SET TASK:
Copy out each line that includes the word "mesh".

DATA LINES:
___

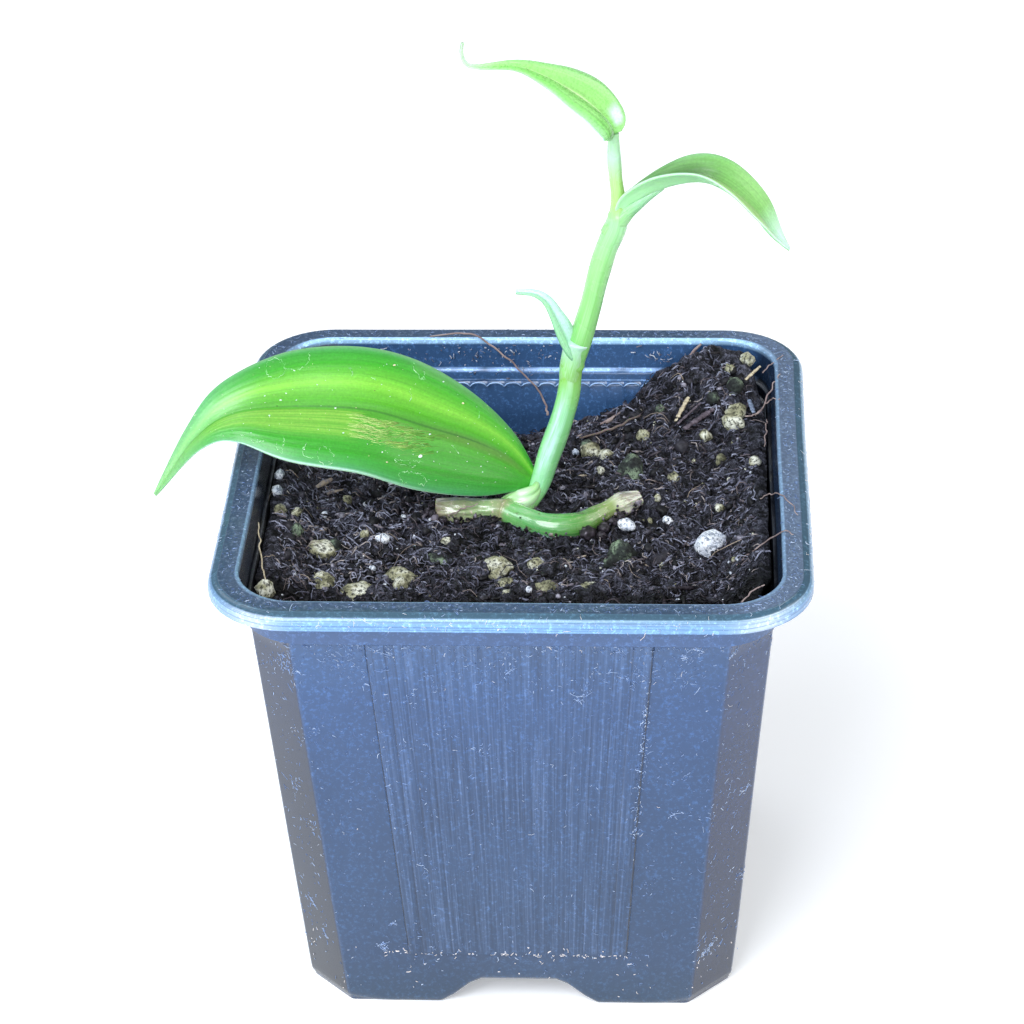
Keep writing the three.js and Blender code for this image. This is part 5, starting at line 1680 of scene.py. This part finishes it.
def fibres_on_soil(name, count, length, radius, lift, seed, material, steps, crook):
    """A mat of short crooked threads on the soil, paler the higher they stand, as painted shade."""
    random = np.random.default_rng(seed)
    x, y = places_on_soil(random, count, 0.1)
    count = len(x)
    size = length * np.exp(random.normal(0, 0.4, count))
    start = random.uniform(0, 2 * math.pi, (count, 1))
    heading = start + np.cumsum(random.normal(0, crook, (count, steps)), 1)
    stride = size[:, None] / (steps - 1)
    px = x[:, None] + np.cumsum(stride * np.cos(heading), 1)
    py = y[:, None] + np.cumsum(stride * np.sin(heading), 1)
    limit = soil_edge(px.ravel(), py.ravel()).reshape(px.shape) - 0.2
    px, py = np.clip(px, -limit, limit), np.clip(py, -limit, limit)
    ground = soil_height(px.ravel(), py.ravel()).reshape(px.shape)
    settled = 0.6 * ground + 0.4 * ground.max(axis=1, keepdims=True)
    raised = lift * random.uniform(-0.6, 1.2, (count, 1))
    bow = np.sin(math.pi * np.linspace(0, 1, steps))
    arched = np.abs(random.normal(0, 0.2, (count, 1))) * size[:, None] * bow
    smooth = soil_level(x, y) + soil_banks(x, y)
    tones = 0.5 + 0.25 * (settled[:, 0] - smooth) + 0.15 * raised[:, 0] / lift
    tones = tones + random.normal(0, 0.2, count)
    # Lighter on the left, and darker along the front wall, as painted shadow of that wall
    tones += 0.2 * np.clip((-x - 10) / 12, 0, 1) - 0.6 * np.clip((-21 - y) / 5, 0, 1)
    width = radius * np.exp(random.normal(0, 0.3, count))
    places = np.stack([px, py, settled + raised + arched], -1)
    return make_strands(name, places, width, np.clip(tones, 0, 1), material, 0.6)


# Moss and coir threads go from black where damp to grey-violet where dry, root threads to brown and
# straw; their tone also holds painted shade.
DARK_TONES = [(0.1, "#060608"), (0.36, "#25242c"), (0.56, "#4e4d5b"), (0.76, "#6f7082"), (1, "#9fa1b4")]
dark_fibre = toned("dark_moss_fibre", DARK_TONES, 0.5)
BROWN_TONES = [(0.1, "#060506"), (0.42, "#1c181b"), (0.66, "#433c42"), (0.86, "#766c70"), (1, "#b0a6a2")]
brown_fibre = toned("brown_root_fibre", BROWN_TONES, 0.5)
pale_fibre = toned("pale_root_fibre", [(0, "#3c353a"), (0.5, "#6d6268"), (1, "#ab9a88")], 0.5)
fibres_on_soil("dark_fibres", 7900, 1.15, 0.115, 0.2, 31, dark_fibre, 4, 1.0)
fibres_on_soil("brown_fibres", 3500, 1.1, 0.1, 0.24, 33, brown_fibre, 4, 1.0)
fibres_on_soil("pale_fibres", 200, 2.6, 0.065, 0.5, 32, pale_fibre, 5, 0.5)

# Grit
# Pumice and perlite that were mixed into the peat. The larger stones sit in sockets of the soil, and lumps
# of old peat have grown a film of moss.


def rough_stone(name, colours, pit, roughness):
    """Porous volcanic stone: pale dull faces, with pores and cracks that hold dark dust."""
    material, tree, shader = new_material(name)
    place = add(tree, "TexCoord", out="Object")
    cloud = add(tree, "TexNoise", {"Vector": place, "Scale": 0.42 / MM, "Detail": 4, "Roughness": 0.6})
    colour = add(tree, "ValToRGB", {"Fac": cloud}, stops=colours)
    pores = add(tree, "TexNoise", {"Vector": place, "Scale": 2.1 / MM, "Detail": 3, "Roughness": 0.7})
    hollow = add(tree, "ValToRGB", {"Fac": pores}, stops=[(0.39, 0.9), (0.52, 0)])
    colour = add(tree, "Mix", {"Factor": hollow, 6: colour, 7: pit}, 2, data_type="RGBA")
    tree.links.new(colour, shader.inputs["Base Color"])
    shader.inputs["Roughness"].default_value = roughness
    bump = add(tree, "Bump", {"Height": pores, "Strength": 0.9, "Distance": 0.25 * MM})
    tree.links.new(bump, shader.inputs["Normal"])
    return material


# Tan pumice, bluish white perlite, and black peat under a grey-green film of moss
TAN = [(0.34, "#5a5942"), (0.48, "#9f9d7e"), (0.62, "#dedece")]
WHITE = [(0.3, "#a9b3c6"), (0.5, "#e9edf5"), (0.7, "#ffffff")]
MOSSY = [(0.36, "#101214"), (0.5, "#343c36"), (0.64, "#84967c")]
pumice = rough_stone("pumice_stone", TAN, "#24231c", 0.9)
perlite = rough_stone("expanded_perlite", WHITE, "#5e6a7c", 0.8)
mossy_lump = rough_stone("mossy_peat", MOSSY, "#070709", 0.9)
STONE_KINDS = {"pumice": (pumice, 0.16), "perlite": (perlite, 0.14), "peat_lump": (mossy_lump, 0.3)}


def make_stone(node, kind, seed):
    """A stone with the edges of its plain solid worn round and its faces broken up."""
    material, ruggedness = STONE_KINDS[kind]
    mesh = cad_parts[node].data.copy()
    mesh.materials.clear()
    mesh.materials.append(material)
    stone = bpy.data.objects.new(node + "_stone", mesh)
    bpy.context.scene.collection.objects.link(stone)
    stone.modifiers.new("weld", "WELD").merge_threshold = 0.001 * MM
    finer = stone.modifiers.new("finer", "SUBSURF")
    finer.subdivision_type = "SIMPLE"
    low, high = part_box(node)
    finer.levels = 3 if high[0] - low[0] > 3.2 * MM else 2
    worn = stone.modifiers.new("worn", "SMOOTH")
    worn.factor = 0.5
    worn.iterations = 4
    apply_modifiers(stone)
    mesh = stone.data
    points = np.empty(3 * len(mesh.vertices))
    mesh.vertices.foreach_get("co", points)
    points = points.reshape(-1, 3) / MM
    outward = np.empty(3 * len(mesh.vertices))
    mesh.vertex_normals.foreach_get("vector", outward)
    outward = outward.reshape(-1, 3)
    bumps = rough(points, 1.6, 3, seed) - 1.4 * np.clip(lattice(points, 0.7, seed + 5) - 0.25, 0, 1)
    points += outward * (0.12 + ruggedness * bumps)[:, None]
    mesh.vertices.foreach_set("co", (points * MM).ravel())
    mesh.shade_smooth()
    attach(stone, "root")
    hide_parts(node)
    return stone


for seed, node in enumerate(sorted(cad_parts)):
    for kind in STONE_KINDS:
        if node.startswith(kind):
            make_stone(node, kind, seed)

# Small grit
# Crumbs of pumice and perlite that lie on the soil, too small for solids of their own, and tufts of moss.
# Each has its piece's name and kind, how many more are strewn at random, and places with radii.
SMALL_GRIT = (
    ("pumice_grit", "pumice", 160, (
        (33.9, 24, 1.9), (33.1, 31.5, 1), (36, 33.4, 1.2), (29.2, 20.4, 1), (19, 22.1, 1.2),
        (12.9, 19.1, 1.1), (12.3, 12.7, 0.8), (24.1, 10.4, 1.2), (31.6, 14, 1), (37, 9.5, 1.1),
        (21.6, 3.4, 0.8), (20.4, 0.2, 0.6), (-36.8, -29.5, 1.4), (-27.7, 4.6, 0.8), (-23.9, -6.5, 0.8),
        (-37, -5.8, 1), (-34.5, -5.1, 0.8), (-11.1, -8.1, 0.7), (31.4, 1.1, 0.8), (27.2, 15.6, 0.5),
        (33, 8.4, 0.5), (22.5, -13.8, 0.6), (33.6, -16.1, 0.6), (-23.7, -21.9, 1.3), (-17.4, -20.3, 1.3),
        (-29, -20.9, 1.2), (-3, -16, 1.3), (-0.9, -21.8, 0.9),
    )),
    ("perlite_grit", "perlite", 160, (
        (16.8, -3.1, 0.95), (23.3, -1.2, 0.9), (-37.9, 2.7, 0.8), (-37.9, -0.7, 0.9), (-30.9, 0.3, 0.8),
        (-21, 10.5, 0.7), (-18.3, -0.3, 0.5), (-20.9, -9.1, 1.1), (-24.6, 4.1, 0.6), (-22, -16.1, 0.5),
        (-13.9, -1.9, 0.5), (8.2, 20.2, 0.7),
    )),
    ("moss_tufts", "peat_lump", 0, (
        (-34.2, -10, 1.2), (17.4, 11.9, 2), (16.3, -12.2, 2), (14.8, -14.3, 1.4), (30.4, 26.7, 1.4),
        (10.1, 21.7, 1.3), (33.8, 28.4, 1.4), (33.1, 29.6, 1), (21.7, 27.2, 1), (-28.2, -9.9, 1.2),
        (17.2, -11, 1.2),
    )),
)
for number, (name, kind, strewn, lumps) in enumerate(SMALL_GRIT):
    random = np.random.default_rng(60 + number)
    x, y, radius = np.array(lumps).T
    more_x, more_y = places_on_soil(random, strewn, 0.2)
    x, y = np.concatenate([x, more_x]), np.concatenate([y, more_y])
    radius = np.concatenate([radius, 0.16 * np.exp(random.normal(0, 0.5, len(more_x)))])
    sizes = radius[:, None] * random.uniform(0.7, 1.15, (len(x), 3))
    centres = np.column_stack([x, y, soil_height(x, y) + 0.35 * sizes[:, 2]])
    make_lumps(name, centres, sizes, random, STONE_KINDS[kind][0], 0.22, 0.5)

# Litter
# A dead twig that leans on the heap, a chip of pale wood, and long dry roots that hang over the back wall
# and curl at the right rim.
# Dead bark is grey-brown, dry roots are papery and paler, and split wood is cream.
TWIG_COLOURS = [(0, "#5a4a46"), (0.5, "#766460"), (1, "#4b3e3c")]
twig_skin = stalk_tissue("dead_twig", TWIG_COLOURS, "#8d7c74", 0.7, 0)
root_skin = toned("dry_root", [(0, "#6e5e5e"), (0.5, "#94827f"), (1, "#b4a49c")], 0.7)
bark_skin = toned("bark_chip", [(0, "#2a242a"), (0.5, "#5a5058"), (1, "#8a7f8a")], 0.7, 0.6, 0.3)
slate_skin = toned("slate_chip", [(0, "#46505f"), (0.5, "#78849c"), (1, "#a3afc4")], 0.7, 0.6, 0.3)
chip_skin = toned("split_wood", [(0, "#8f816c"), (0.5, "#c4b699"), (1, "#e6dcc4")], 0.7, 0.6, 0.2)
LITTER = (  # places along each with its radius there
    ("twig", root_skin, (
        (28.4, 39.6, 79.6, 0.2), (25.8, 38.8, 77, 0.28), (23.4, 37.6, 74.8, 0.32), (18.5, 34.5, 71.6, 0.35),
        (13.7, 30.5, 70.4, 0.36), (8.4, 25.3, 69.9, 0.3),
    )),
    ("wood_chip", chip_skin, ((26.3, 28.6, 75.6, 0.5), (25.4, 26.6, 74.5, 0.55), (24.3, 24.4, 73.6, 0.42))),
    ("low_twig", twig_skin, ((8.8, 22.9, 71.2, 0.14), (13.4, 25.4, 71.3, 0.2), (18.6, 27.5, 72.9, 0.16))),
    ("bark_chip", bark_skin, ((25.7, 21.3, 73.9, 0.6), (27.9, 23.3, 74.4, 0.85), (30.4, 25.2, 75.4, 0.7))),
    ("bark_splinter", bark_skin, (
        (24.6, 23.2, 73.7, 0.4), (26.6, 24.9, 74.6, 0.5), (28.3, 26.6, 75.7, 0.35),
    )),
    ("slate_chip", slate_skin, ((36.2, 26.6, 76.3, 0.4), (36.6, 24.6, 76.2, 0.5), (36.9, 23.2, 75.9, 0.42))),
    ("pale_chip", chip_skin, ((35.6, 29.6, 78.4, 0.45), (37, 30.8, 79.2, 0.6), (38, 31.6, 79.8, 0.4))),
    ("rim_root", root_skin, (
        (35.5, 22, 75.9, 0.12), (37.9, 23, 76.2, 0.13), (40, 26.4, 79.2, 0.12), (41.2, 28, 80.4, 0.08),
    )),
    ("front_root", root_skin, ((33.4, -38.6, 77, 0.1), (35.4, -37.2, 79.6, 0.12), (37.7, -36, 80.4, 0.08))),
    ("left_root", chip_skin, (
        (-39.3, -14.6, 77.6, 0.08), (-38.6, -19.5, 76.4, 0.12), (-37.6, -25, 75.4, 0.12),
        (-37, -27.4, 75.2, 0.1),
    )),
    ("right_root_1", root_skin, (
        (37.6, -2.4, 75, 0.1), (39.2, -5.2, 77.6, 0.1), (41, -10.5, 80.3, 0.09), (43, -16, 80.3, 0.06),
    )),
    ("right_root_2", root_skin, (
        (33.8, -18.1, 72.6, 0.1), (37.4, -17.3, 75.6, 0.11), (40.6, -20.6, 80.2, 0.1),
        (42.2, -21.8, 80.4, 0.06),
    )),
    ("right_root_3", root_skin, ((39, 22.2, 75.2, 0.08), (38.9, 18, 75.9, 0.11), (38.5, 13.5, 75.2, 0.08))),
    ("right_root_4", root_skin, ((37.2, 23.2, 75.3, 0.08), (39.2, 22.6, 78.4, 0.1), (41, 20, 80.3, 0.07))),
    ("right_root_5", root_skin, ((38.4, 31.6, 78.6, 0.1), (39.8, 32.8, 79.6, 0.1), (41.8, 34.6, 80.3, 0.06))),
    ("stem_fibre", root_skin, (
        (-11.2, -2.2, 71.4, 0.08), (-8.8, -1.9, 72.5, 0.11), (-6.4, -1.3, 73.3, 0.07),
    )),
    ("back_root", root_skin, (
        (-16.5, 40.6, 80.3, 0.12), (-9.8, 40, 81.1, 0.16), (-4.8, 39, 78.2, 0.16), (-1.6, 38.3, 75.1, 0.14),
        (0.9, 37.8, 72.5, 0.15), (2.5, 37.4, 69.9, 0.16), (3, 36.3, 67.8, 0.2),
    )),
)


def split_off(radius, t, turn):
    """A flat chip with square broken ends and torn sides."""
    flat = 1 - 0.65 * np.abs(np.sin(turn + 0.4))
    torn = 1 + 0.16 * np.sin(19 * t + 2 * turn) + 0.12 * np.sin(47 * t + 3 * turn)
    return radius * flat * torn


random = np.random.default_rng(71)
for name, skin, line in LITTER:
    line = np.array(line)
    radii = line[:, 3]
    chip = radii.min() > 0.3
    course = follow(line[:, :3], np.linspace(0, 1, 2 if chip else 4 * len(line)))[0]
    course[1:-1] += random.normal(0, 0.1, course[1:-1].shape)
    shape = split_off if chip else None
    piece = make_tube(name, course, radii, skin, steps=56, sides=10, shape=shape)
    mottle = rough(np.linspace(0, 90, len(piece.data.vertices))[:, None], 3, 2)
    tag(piece, np.clip(0.5 + 0.25 * mottle, 0, 1))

___

OUTPUT BELOW:
    mesh = cad_parts[node].data.copy()
    mesh.materials.clear()
    mesh.materials.append(material)
    stone = bpy.data.objects.new(node + "_stone", mesh)
    mesh = stone.data
    points = np.empty(3 * len(mesh.vertices))
    mesh.vertices.foreach_get("co", points)
    outward = np.empty(3 * len(mesh.vertices))
    mesh.vertex_normals.foreach_get("vector", outward)
    mesh.vertices.foreach_set("co", (points * MM).ravel())
    mesh.shade_smooth()